Cuando decidí aceptar la beca para estudiar aquí supuse que habría momentos para todos los gustos pero que, si las cosas no iban del todo mal, con el tiempo primarían los buenos recuerdos, seguramente mitificados, a base de ser repetidos hasta formar parte de un repertorio limitado de anécdotas encabezadas con el ya mítico
"Cuando yo estudiaba en Barcelona..."
Hace poco más de dos meses desembarcaba, expectante, en la ciudad donde había deseado vivir desde que era adolescente y, como acostumbra a ocurrir cuando uno cambia su lugar de residencia, mis relaciones personales se vieron alteradas, pasando a coincidir en espacio y tiempo con un número indefinido de individuos desconocidos que, en mayor o menor medida, han ido contribuyendo a hacer de ésta una vivencia inolvidable.
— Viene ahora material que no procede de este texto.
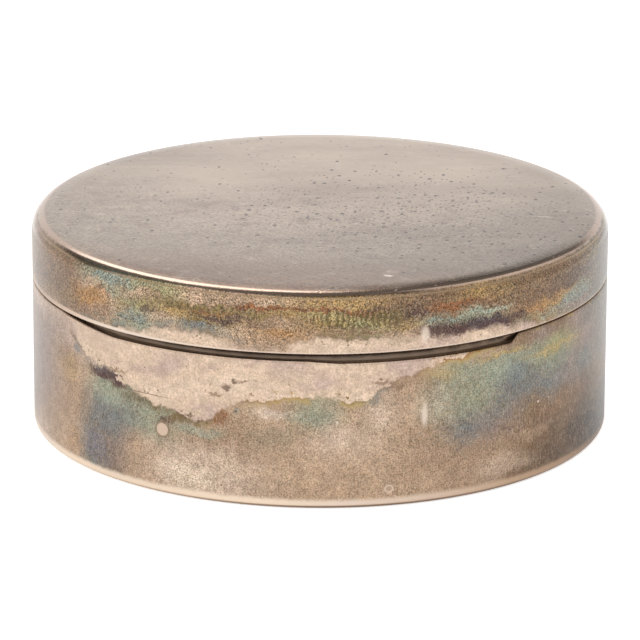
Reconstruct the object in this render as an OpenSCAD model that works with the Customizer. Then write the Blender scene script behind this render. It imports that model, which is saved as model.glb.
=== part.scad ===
// Round silver pill box: a drawn body and a drawn lid joined by a five-knuckle hinge.
// The origin is the centre of the underside, +Z is up, the nail notch faces -Y and
// the hinge is at +Y. All sizes are in millimetres.

/* [Box] */
// Outside diameter of body and lid
box_d = 50; // [40:0.5:70]
// Height of the body, up to its rim
body_h = 13.4; // [10:0.05:30]
// Height of the lid, from its rim to its top
lid_h = 5.25; // [4.6:0.05:10]
// Hairline left between the closed rims
seam_gap = 0.08; // [0.04:0.02:0.2]

/* [Sheet metal] */
// Wall of the body
body_wall = 0.7; // [0.5:0.05:1]
// Wall of the lid
lid_wall = 0.7; // [0.5:0.05:1]
// Thickness of the body's floor
floor_t = 0.9; // [0.6:0.1:1.6]
// Thickness of the lid's top
lid_top_t = 0.8; // [0.6:0.1:1.4]

/* [Edges] */
// Outer radius round the lid's top
lid_edge_r = 1.25; // [0.6:0.05:1.6]
// Outer radius round the body's underside
base_edge_r = 0.45; // [0.3:0.05:1.2]
// Radius in the corners inside body and lid
inner_corner_r = 0.6; // [0.3:0.05:1]
// Bevel on the outer edge of each rim
rim_bevel = 0.12; // [0.05:0.01:0.2]

/* [Collar] */
// Thickness of the collar's lower, soldered part
collar_t = 0.5; // [0.4:0.05:0.8]
// Height of the collar above the body's rim
collar_rise = 2.2; // [1.2:0.1:2.6]
// Depth of the collar below the body's rim
collar_depth = 4.6; // [3:0.1:8]
// Radial clearance between collar and lid
slip_gap = 0.1; // [0.08:0.01:0.15]
// Lead-in bevel on the collar's top edge
collar_bevel = 0.15; // [0.05:0.05:0.2]

/* [Nail notch] */
// Angle of the rim that the notch takes up, in degrees
notch_span = 102; // [40:1:120]
// Depth at the notch's shallow, left side
notch_shallow = 0.5; // [0.4:0.05:1]
// Depth at the notch's deep, right side
notch_deep = 0.68; // [0.4:0.02:1.2]
// Length of the slope down at the left end
notch_run_in = 5.25; // [1:0.25:6]
// Length of the slope up at the right end
notch_run_out = 0.5; // [0.3:0.1:3]
// Where the floor starts to drop, to the right of the middle
notch_drop_at = 3.2; // [0:0.1:8]
// Length over which the floor drops from shallow to deep
notch_drop = 2.5; // [1:0.25:6]

/* [Hinge] */
// Length over all five knuckles
hinge_len = 14; // [10:0.5:18]
// Outside diameter of the knuckles
knuckle_d = 1.8; // [1.6:0.1:2.2]
// Diameter of the pin
pin_d = 0.9; // [0.6:0.05:1]
// How far the hinge axis stands out of the wall
hinge_out = 0.7; // [0.6:0.05:1]
// Angle at which the open lid comes to rest, in degrees
stop_angle = 106; // [95:1:115]
// Gap between neighbouring knuckles
knuckle_gap = 0.06; // [0.04:0.01:0.12]
// Radial clearance of the pin in the lid's knuckles
pin_gap = 0.03; // [0.02:0.01:0.06]
// Clearance round each knuckle where it turns
turn_gap = 0.1; // [0.06:0.02:0.15]
// Distance that the hinge seats stay below the rounding of the lid
seat_margin = 0.55; // [0.2:0.05:1]

/* [Hidden] */
$fn = 240;

box_r = box_d / 2;
seam_z = body_h + seam_gap / 2;
lid_z = body_h + seam_gap;
top_z = lid_z + lid_h;

collar_seat_r = box_r - body_wall;
collar_slip_r = box_r - lid_wall - slip_gap;
collar_bore_r = min(collar_seat_r, collar_slip_r + slip_gap) - collar_t;

knuckle_r = knuckle_d / 2;
pin_r = pin_d / 2;
hinge_y = box_r + hinge_out;
knuckle_count = 5;
knuckle_pitch = (hinge_len + knuckle_gap) / knuckle_count;
knuckle_len = knuckle_pitch - knuckle_gap;
knuckle_bevel = 0.08;
head_r = (pin_r + knuckle_r) / 2;
head_t = 0.25;
head_bevel = 0.12;
BODY_PLACES = [0, 2, 4];
LID_PLACES = [1, 3];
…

Se trata de personas con las que recorro parte de un camino que, quién sabe por qué razón, ha resultado ser común durante un determinado tramo; personas que hacen mi día a día especial, sin ser conscientes de ello, pues me regalan momentos mágicos de naturaleza intrascendente y me dibujan sonrisas pasajeras al compartir ese instante, superficial pero cálido, sin apenas conocerme y sin pedir explicaciones; personas que simplemente disfrutan de un ambiente exento de máscaras y de responsabilidades para con cualquiera de los demás sujetos que comparten ese vínculo, débil, pero tan reconfortante. Esas personas son, sin saberlo, cómplices de una relación circunstancial y transitoria, sin más función ni pretensiones que formar parte de un conjunto que sólo existe "aquí" y "ahora", evitando cualquier signo de amenaza al propio espacio personal.
Por ese y otros motivos, a día de hoy, muchas de mis sonrisas tienen varios nombres propios: Cristian, Pere, Marc, Manel, Ribi, Ori, Núria, Sonia, Paola, Sueco, Marta... y un largo etcétera de compañeros de viaje que dan sentido a todo este absurdo sin ni siquiera intentarlo.
Porque cada vez que estoy con ellos desearía parar el tiempo y que no llegase nunca la fecha de caducidad, anunciada de antemano.